Outside of SLT, there’s a few other areas I’m excited about—I’ll highlight just one. You mentioned Lin, Tegmark, and Rolnick—the broader literature on depth separations and the curse of dimensionality seems quite important. The approximation abilities of NNs are usually glossed over with universal approximation arguments, but this can’t be enough—for generic Lipschitz functions, universal approximation takes exponentially many parameters in the input dimension (this is a provable lower bound). So there has to be something special about the functions we care about in the real world. See this section of my post for more information. I’d highlight Poggio et al. here, which is the paper in the literature closest to my current view on this.
This isn’t a complete list, even of theoretical areas that I think could specifically help address the “real world structure” connection, but these are the two I’d feel bad not mentioning.

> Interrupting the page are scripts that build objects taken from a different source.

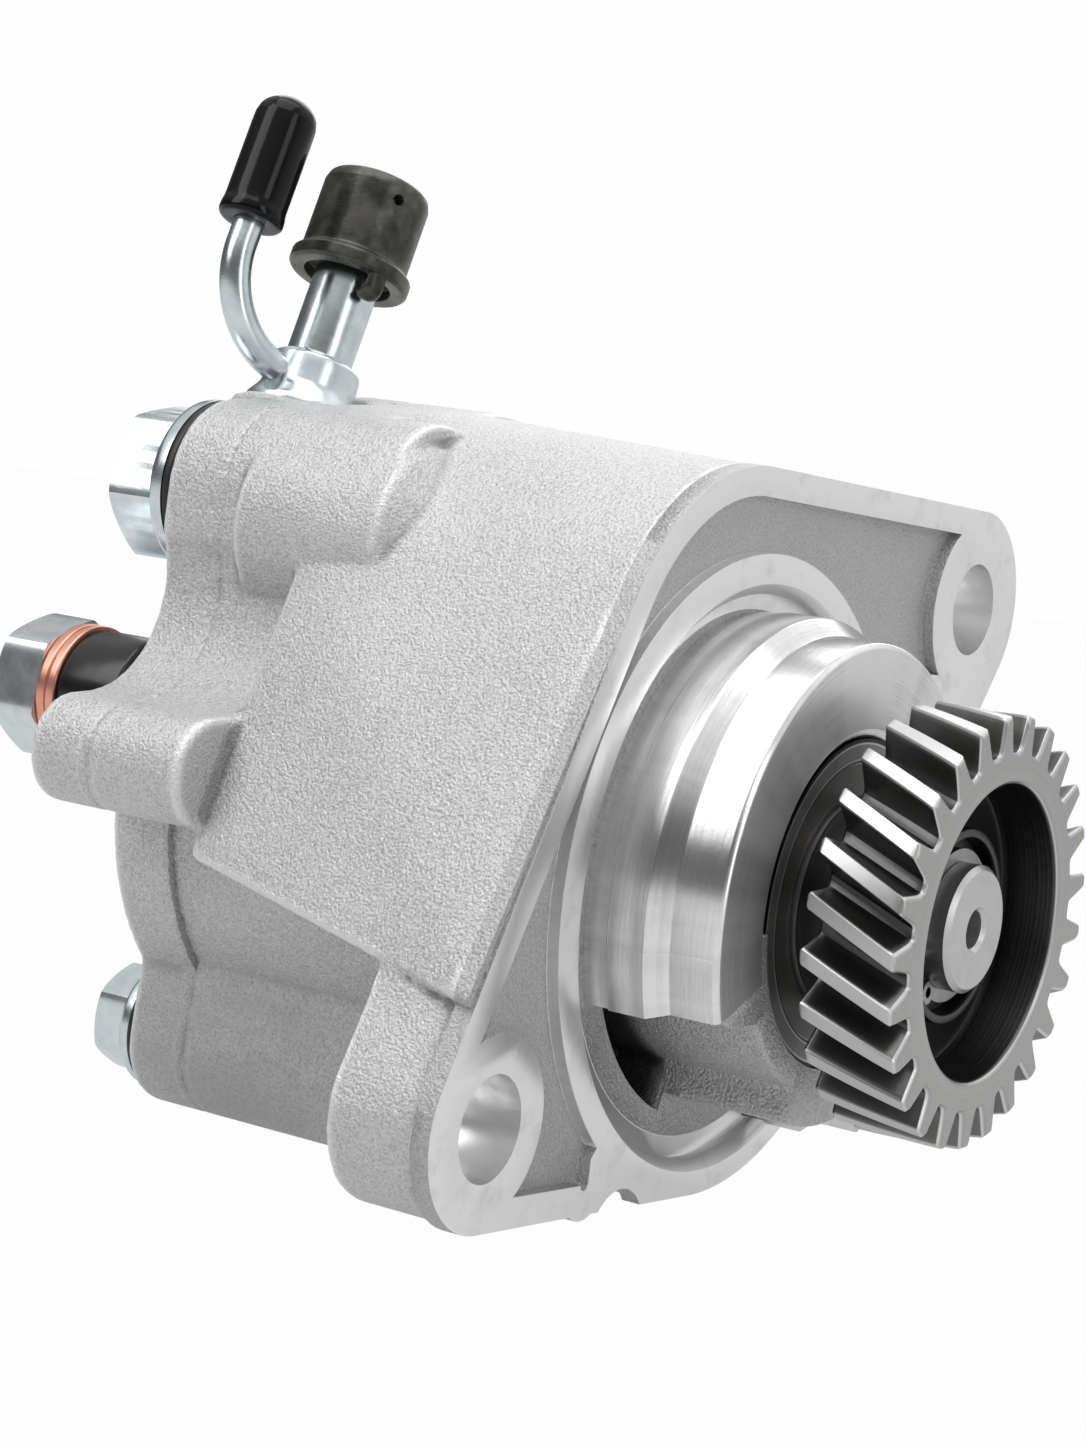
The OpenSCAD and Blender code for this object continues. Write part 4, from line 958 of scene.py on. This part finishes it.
fitting = upright("brazed_inlet_fitting", [
    (2.0, -10.0, 0.1), (2.97, -10.0, 0.1), (2.97, -8.0, 0.05), (8.0, -8.0, 0.2), (7.9, -7.0, 0.5),
    (6.5, -4.8, 0.8), (6.3, -1.0, 0.5), (6.2, -0.2, 0.3), (5.4, 0.35, 0.3), (4.75, 0.7, 0.15),
    (4.7, -0.4, 0.1), (2.0, -0.5, 0.1)], zinc)
finish_piece(fitting, "housing", "inlet_fitting")

tube = upright("large_inlet_tube", [
    (3.6, 0.02, 0.1), (4.6, 0.02, 0.1), (4.6, 23.9, 0.25), (3.6, 23.9, 0.25)], zinc)
finish_piece(tube, "housing", "inlet_tube")


def pipe(path, r_out, r_in, steps=40):
    """A hollow pipe: circles carried along a path in one plane, square to the path.
    The path is an array of (reach, height) in that plane."""
    way = np.gradient(path, axis=0)
    way /= np.linalg.norm(way, axis=1)[:, None]
    a = np.linspace(0, 2 * np.pi, steps, endpoint=False)[None, :]

    def skin(r):
        """Points of one wall of the pipe."""
        reach = path[:, :1] + r * np.cos(a) * -way[:, 1:]
        level = path[:, 1:] + r * np.cos(a) * way[:, :1]
        return np.stack([reach, np.broadcast_to(r * np.sin(a), reach.shape), level], -1)

    grid = np.concatenate([skin(r_out), skin(r_in)[::-1]])
    return grid.reshape(-1, 3), grid_faces(len(grid), steps, True, True).tolist()


BLEED_REACH = BLEED_FLAT + BLEED_BEND
elbow = np.radians(np.linspace(-90, 0, 40))
elbow_z = BLEED_BEND - BLEED_DROP + BLEED_BEND * np.sin(elbow)
path = np.concatenate([
    np.stack([np.linspace(2.3, BLEED_FLAT - 0.3, 5), np.full(5, -BLEED_DROP)], -1),
    np.stack([BLEED_FLAT + BLEED_BEND * np.cos(elbow), elbow_z], -1),
    np.stack([np.full(8, BLEED_REACH), np.linspace(10.5, 25.2, 8)], -1)])
points, faces = pipe(path, BLEED_R, 1.3)
bleed = new_piece("small_bent_tube", at_inlet(turned(points, BLEED_TURN)), faces, zinc, 40)
finish_piece(bleed, "housing", "bleed_tube")
print("tube faces:", len(tube.data.polygons), len(bleed.data.polygons))

# %% [markdown]
# Two push-on caps keep dirt out in transit. The large one is a satin moulding with a lip at its mouth,
# a vent near its top and a small pull hook. The small one is a dipped rubber finger with a domed end.

# %% Caps
CAP_FOOT, CAP_R, SMALL_CAP_FOOT = 12.9, 7.5, 12.2
VENT_TURN, VENT_Z, VENT_SHARE, HOOK_TURN = -28.0, 11.1, 0.22, -22.0
satin = Finish("satin_cap")
cap_lines = satin.noise(1.0, 3, 0.7, satin.point(satin.x * 0.9, satin.y * 0.9, satin.z * 5.0))
cap_cloud = satin.noise(0.22, 3, 0.6)
cap_colour = satin.mix(cap_cloud.ramp(0.3, 0.7), (0.030, 0.029, 0.026), (0.115, 0.112, 0.100))
satin_cap = satin.look(Base_Color=cap_colour, Metallic=0.6, Roughness=0.30 + (cap_lines - 0.5) * 0.3,
                       Normal=satin.bump(cap_lines, 0.02))
lower = rounded([(4.65, 1.8, 0), (6.2, 1.6, 0.2), (6.2, 0.0, 0.15), (8.1, 0.0, 0.15),
                 (8.5, 0.45, 0.15), (8.5, 2.0, 0.2), (8.0, 2.5, 0.25), (7.55, 2.7, 0.3),
                 (CAP_R, 3.4, 0.3), (CAP_R, 6.0, 0)])
upper = rounded([(CAP_R, 12.9, 0), (7.1, 14.1, 0.4), (6.3, 14.5, 0.4), (3.0, 14.5, 0)])
side = np.stack([np.full(26, CAP_R), np.linspace(9.6, 12.6, 26)], -1)
outline = np.concatenate([lower, side, upper, [(0.0, 14.5), (0.0, 11.9), (4.2, 11.9), (4.65, 11.6)]])
points, faces = revolve(outline, 260)
vent = np.radians(VENT_TURN)
away = np.linalg.norm(points - (CAP_R * np.cos(vent), CAP_R * np.sin(vent), VENT_Z), axis=1)
points[:, :2] *= 1 - VENT_SHARE * (1 - fade(away, 0.5, 0.78))[:, None]
points[:, 2] += CAP_FOOT
large = new_piece("cap", at_inlet(points), faces, satin_cap, 40)

hook_path = np.array([(7.4, 0.8), (7.4, -0.6), (7.4, -1.6), (7.25, -2.2), (6.8, -2.65), (6.2, -2.75),
                      (5.8, -2.6)])
points, faces = pipe(hook_path, 0.75, 0.1, 24)
points = turned(points * (1.0, 2.0, 1.0), HOOK_TURN) + (0.0, 0.0, CAP_FOOT)
hook = new_piece("hook", at_inlet(points), faces, satin_cap, 50)
joined("large_transit_cap", [large, hook], "large_cap", "inlet_cap")

small = upright("small_transit_cap", [
    (2.15, 0.0, 0.1), (4.1, 0.0, 0.3), (4.5, 0.5, 0.3), (4.5, 1.4, 0.3), (4.3, 2.4, 0.5),
    (4.3, 8.0, 1.0), (4.3, 14.2, 1.0), (4.25, 15.2, 0.5), (3.9, 16.5, 0.5), (3.1, 17.4, 0.5),
    (1.9, 18.1, 0.4), (0.6, 18.3, 0.2), (0.0, 18.3, 0.0), (0.0, 14.5, 0.0), (2.15, 14.5, 0.1)],
    cap_rubber, 72)
tube_end = turned(np.array([[BLEED_REACH, 0.0, SMALL_CAP_FOOT]]), BLEED_TURN)
small.data.transform(Matrix.Translation(Vector((at_inlet(tube_end)[0] - INLET_AT) * MM)))
finish_piece(small, "small_cap", "bleed_cap")
print("cap faces:", len(large.data.polygons), len(small.data.polygons))

# %% [markdown]
# The pieces inside can be seen in a cutaway or when the shaft is drawn out, so each carried-over node
# gets a finish of its own too: ground steel, brass, bronze, carbon and rubber.

# %% Finishes of the carried-over nodes
liner_iron = plain_metal("honed_iron", (0.30, 0.305, 0.32), 0.30)
ground_steel = plain_metal("ground_steel", (0.50, 0.50, 0.52), 0.24)
ball_steel = plain_metal("polished_steel", (0.72, 0.72, 0.74), 0.08)
brass = plain_metal("turned_brass", (0.72, 0.56, 0.28), 0.28)
bronze = plain_metal("bush_bronze", (0.55, 0.36, 0.20), 0.34)
carbon = plain_metal("vane_carbon", (0.045, 0.042, 0.040), 0.45, 0.1)
black_oxide = plain_metal("black_oxide", (0.035, 0.035, 0.037), 0.38)
spring_steel = plain_metal("spring_steel", (0.34, 0.335, 0.33), 0.30)
finishes = (
    (seal_rubber, "cover_seal shaft_oil_seal"), (liner_iron, "cam_liner rotor"),
    (ground_steel, "front_side_plate rear_side_plate liner_dowels valve_spring gear_key"),
    (race_steel, "bearing_outer_race bearing_inner_race"), (shield_steel, "bearing_shield"),
    (ball_steel, "bearing_balls"), (brass, "bearing_cage valve_seat valve_poppet"),
    (bronze, "rear_bush"), (black_oxide, "lobe_screw"), (shaft_steel, "drive_shaft"),
    (spring_steel, "gear_circlip"), (carbon, "vane_1 vane_2 vane_3 vane_4"))
for material, nodes in finishes:
    for node in nodes.split():
        slots = cad[node].data.materials
        if not len(slots):
            slots.append(material)
        for i in range(len(slots)):
            slots[i] = material
print("carried-over nodes:", sum(len(nodes.split()) for _, nodes in finishes))

# %% [markdown]
# The set is a pale floor under a white sky. Paleness comes from what the camera sees, through the
# Light Path node, and not from more light on the pump. Large soft lamps stand above, to the left and
# behind, and the rest of the room is a plain grey, so that turned metal has something to mirror.

# %% Floor, sky and lamps
FLOOR_SIDE, FLOOR_SEEN, FLOOR_MIRRORED = 3.0, 0.97, 0.6
ROOM_LIGHT, SKY_WHITE = 0.22, 0.992
ROOM_MIRRORED, OVERHEAD_MIRRORED, BACKDROP_MIRRORED = 0.12, 0.62, 0.66
WHITE = (1.0, 1.0, 1.0)


def ray_masks(tree):
    """Masks that are 1 for rays the camera sees, straight or through glass, and for mirrored ones."""
    paths = tree.nodes.new("ShaderNodeLightPath")
    camera_ray = Value(tree, paths.outputs["Is Camera Ray"])
    seen = camera_ray.either(paths.outputs["Is Transmission Ray"])
    return seen, Value(tree, paths.outputs["Is Glossy Ray"])


low = min(corner[2] for corner in cad_box)
corners = [(a * FLOOR_SIDE, b * FLOOR_SIDE, low) for a, b in ((-1, -1), (1, -1), (1, 1), (-1, 1))]
floor_mesh = bpy.data.meshes.new("floor")
floor_mesh.from_pydata(corners, [], [(0, 1, 2, 3)])
floor = bpy.data.objects.new("floor", floor_mesh)
bpy.context.scene.collection.objects.link(floor)
paper = Finish("floor_paper")
paper.look(Base_Color=grey(0.62), Roughness=0.8)
glow = paper.node("ShaderNodeEmission", {}, {"Color": WHITE})
seen, glossy = ray_masks(paper.tree)
share = (seen + glossy * FLOOR_MIRRORED) * FLOOR_SEEN
shown = {0: share, 1: paper.shader.outputs[0], 2: glow.outputs[0]}
blend = paper.node("ShaderNodeMixShader", {}, shown)
connect(paper.tree, paper.tree.nodes["Material Output"].inputs[0], blend.outputs[0])
floor_mesh.materials.append(paper.material)

world = bpy.data.worlds.new("studio")
bpy.context.scene.world = world
world.use_nodes = True
tree = world.node_tree
sky = tree.nodes["Background"]
seen, glossy = ray_masks(tree)
way = tree.nodes.new("ShaderNodeSeparateXYZ")
tree.links.new(tree.nodes.new("ShaderNodeTexCoord").outputs["Generated"], way.inputs[0])
way_x, way_y, way_z = (Value(tree, out) for out in way.outputs)
overhead = way_z.ramp(0.30, 0.72)
backdrop = (way_y * 0.85 + way_x * 0.52).ramp(0.35, 0.85)
mirrored = ROOM_MIRRORED + overhead * OVERHEAD_MIRRORED + backdrop * BACKDROP_MIRRORED
connect(tree, sky.inputs["Color"], WHITE)
connect(tree, sky.inputs["Strength"],
        seen * SKY_WHITE + (1 - seen) * (glossy * mirrored + (1 - glossy) * ROOM_LIGHT))


def lamp(name, at, wide, tall, power):
    """A soft area lamp that looks at the middle of the pump from a place in metres."""
    light = bpy.data.lights.new(name, "AREA")
    light.shape = "RECTANGLE"
    light.size, light.size_y = wide, tall
    light.energy = power
    body = bpy.data.objects.new(name, light)
    aim = Vector((-0.02, 0.0, 0.01)) - Vector(at)
    body.matrix_world = Matrix.Translation(at) @ aim.to_track_quat("-Z", "Y").to_matrix().to_4x4()
    bpy.context.scene.collection.objects.link(body)


lamp("key_left", (-0.55, -0.75, 0.75), 0.6, 0.8, 4.4)
lamp("top", (0.0, -0.1, 0.95), 0.9, 0.9, 5.0)
lamp("right_edge", (0.9, -0.25, 0.25), 0.3, 0.9, 1.8)
lamp("back", (-0.4, 0.8, 0.6), 0.7, 0.7, 2.2)
print("lamps:", len(bpy.data.lights), "floor at", round(low / MM, 1), "mm")
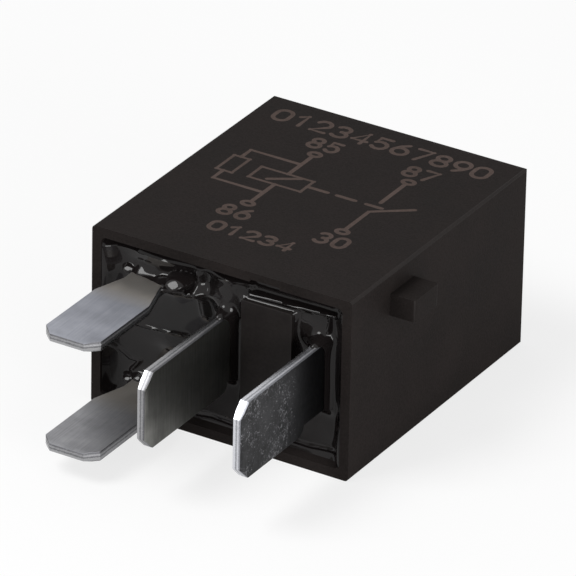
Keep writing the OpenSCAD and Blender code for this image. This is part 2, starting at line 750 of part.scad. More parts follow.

This doesn’t include some of the more empirical findings in science of DL that I think are relevant, like simplicity bias, mode connectivity, grokking, etc. Or work outside DL that could be helpful to draw on, like Boolean circuit complexity, algorithmic information theory, natural abstractions, etc.
FWIW most potential theories of deep learning are able to explain these, I don’t think this distinguishes SLT particularly much.
Agreed—that alone isn’t particularly much, just one of the easier things to express succinctly. (Though the fact that this predates deep learning does seem significant to me. And the fact that SLT can delineate precisely where statistical learning theory went wrong here seems important too.)
Another is that can explain phenomena like phase transitions, as observed in e.g. toy models of superposition, at a quantitative level. There’s also been a substantial chunk of non-SLT ML literature that has independently rediscovered small pieces of SLT, like failures of information geometry, importance of parameter degeneracies, etc. More speculatively, but what excites me most, is that empirical phenomena like grokking, mode connectivity, and circuits seem to intuitively fit in SLT nicely, though this hasn’t been demonstrated rigorously yet.